* [INFORMATION SHOWN]:
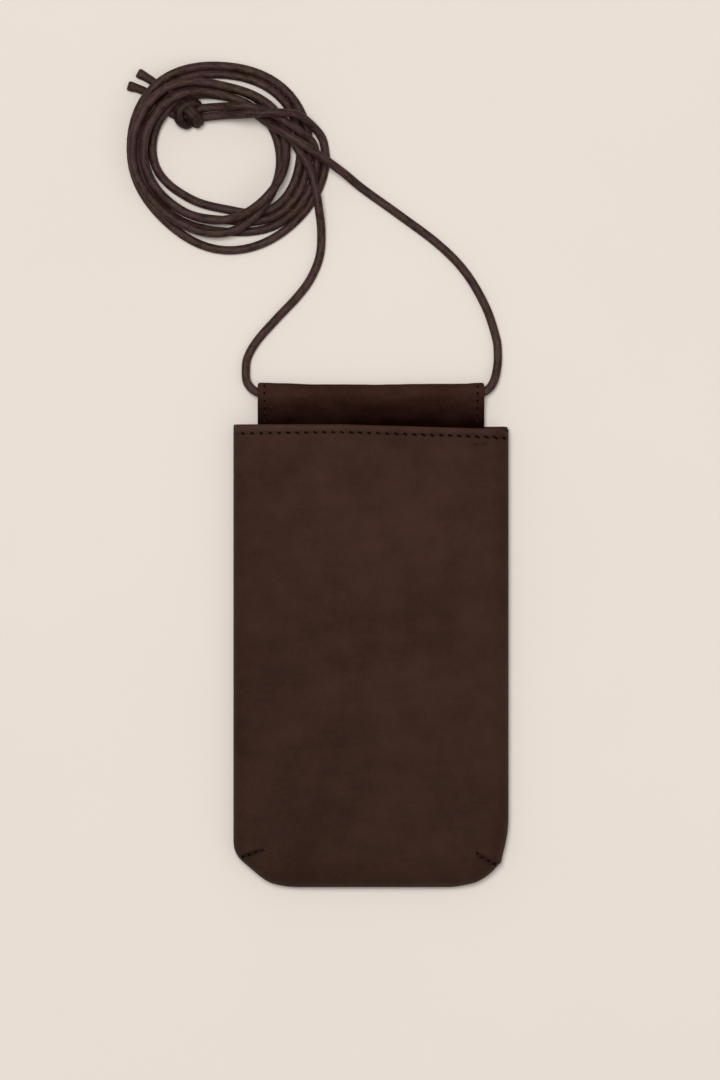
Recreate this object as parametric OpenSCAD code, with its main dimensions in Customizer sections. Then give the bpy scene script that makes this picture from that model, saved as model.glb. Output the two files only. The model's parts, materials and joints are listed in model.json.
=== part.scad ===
// Flat leather phone pouch that lies on its back, with a hanger tab and a long round cord.
// X runs to the right of the front, Y from the bottom of the pouch to its mouth, Z out of the front.

/* [Pouch] */
// Width across the side seams
pouch_w = 110; // [90:1:150]
// Height from the bottom seam to the back panel's mouth edge
pouch_h = 184.3; // [150:0.1:240]
// Depth of the filled pouch in its middle
pouch_depth = 14; // [11:0.5:24]
// Height of the side seam above the back
seam_z = 5; // [4:0.25:6]
// Thickness of the leather
leather_t = 1.3; // [0.9:0.1:1.8]
// Width of the rounded edge along the sides
side_round = 7; // [5:0.5:12]
// Height of the rounded edge along the bottom
bottom_round = 12; // [8:0.5:20]
// Width of a bottom corner's curve
corner_w = 21.4; // [12:0.2:30]
// Height of a bottom corner's curve
corner_h = 18; // [10:0.5:26]

/* [Mouth] */
// How far the front edge stands above the back edge on the left
front_rise = 0.7; // [0:0.1:3]
// How much lower the front edge is on the right than on the left
mouth_slant = 2.3; // [0:0.1:5]
// Height of the turned-in hem
hem_h = 5; // [3:0.5:10]

/* [Hanger tab] */
// Distance from the pouch's side to the tab's side
tab_inset = 9.7; // [7:0.1:20]
// Height of the tab above the back panel's mouth edge
tab_rise = 17.1; // [15:0.1:30]
// Thickness of one leaf of the tab
tab_leaf_t = 1.3; // [0.9:0.1:1.8]
// Width of the turned hem at each side of the tab
tab_hem_w = 4.8; // [3:0.1:8]
// Extra thickness of that hem on each leaf
tab_hem_t = 0.8; // [0.4:0.1:1.2]
// Depth of the tab's sewn end inside the mouth
anchor_depth = 14; // [8:0.5:24]
// Gap between the sewn end and the swinging end
hinge_gap = 0.3; // [0.2:0.05:0.6]

/* [Cord] */
// Diameter of the cord
cord_d = 3.4; // [3:0.1:3.6]
// Clearance round the cord in the tab
cord_clearance = 0.3; // [0.1:0.05:0.6]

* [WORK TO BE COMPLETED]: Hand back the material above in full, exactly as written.

* [RESPONSE TO THE EXERCISE]:
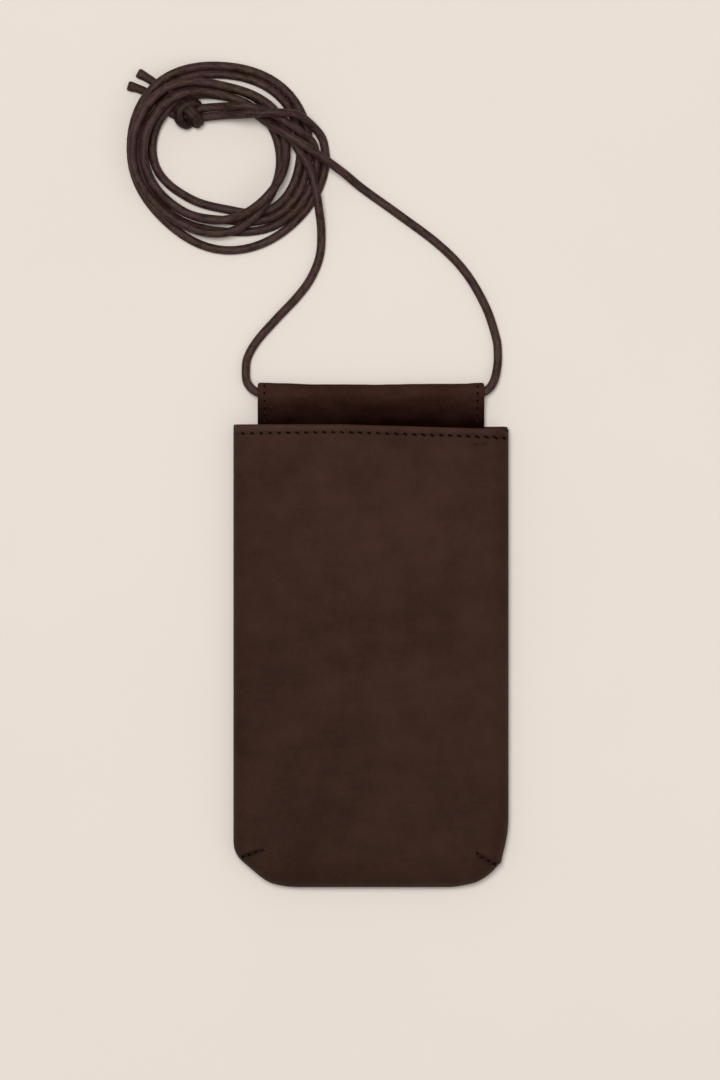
Recreate this object as parametric OpenSCAD code, with its main dimensions in Customizer sections. Then give the bpy scene script that makes this picture from that model, saved as model.glb. Output the two files only. The model's parts, materials and joints are listed in model.json.
=== part.scad ===
// Flat leather phone pouch that lies on its back, with a hanger tab and a long round cord.
// X runs to the right of the front, Y from the bottom of the pouch to its mouth, Z out of the front.

/* [Pouch] */
// Width across the side seams
pouch_w = 110; // [90:1:150]
// Height from the bottom seam to the back panel's mouth edge
pouch_h = 184.3; // [150:0.1:240]
// Depth of the filled pouch in its middle
pouch_depth = 14; // [11:0.5:24]
// Height of the side seam above the back
seam_z = 5; // [4:0.25:6]
// Thickness of the leather
leather_t = 1.3; // [0.9:0.1:1.8]
// Width of the rounded edge along the sides
side_round = 7; // [5:0.5:12]
// Height of the rounded edge along the bottom
bottom_round = 12; // [8:0.5:20]
// Width of a bottom corner's curve
corner_w = 21.4; // [12:0.2:30]
// Height of a bottom corner's curve
corner_h = 18; // [10:0.5:26]

/* [Mouth] */
// How far the front edge stands above the back edge on the left
front_rise = 0.7; // [0:0.1:3]
// How much lower the front edge is on the right than on the left
mouth_slant = 2.3; // [0:0.1:5]
// Height of the turned-in hem
hem_h = 5; // [3:0.5:10]

/* [Hanger tab] */
// Distance from the pouch's side to the tab's side
tab_inset = 9.7; // [7:0.1:20]
// Height of the tab above the back panel's mouth edge
tab_rise = 17.1; // [15:0.1:30]
// Thickness of one leaf of the tab
tab_leaf_t = 1.3; // [0.9:0.1:1.8]
// Width of the turned hem at each side of the tab
tab_hem_w = 4.8; // [3:0.1:8]
// Extra thickness of that hem on each leaf
tab_hem_t = 0.8; // [0.4:0.1:1.2]
// Depth of the tab's sewn end inside the mouth
anchor_depth = 14; // [8:0.5:24]
// Gap between the sewn end and the swinging end
hinge_gap = 0.3; // [0.2:0.05:0.6]

/* [Cord] */
// Diameter of the cord
cord_d = 3.4; // [3:0.1:3.6]
// Clearance round the cord in the tab
cord_clearance = 0.3; // [0.1:0.05:0.6]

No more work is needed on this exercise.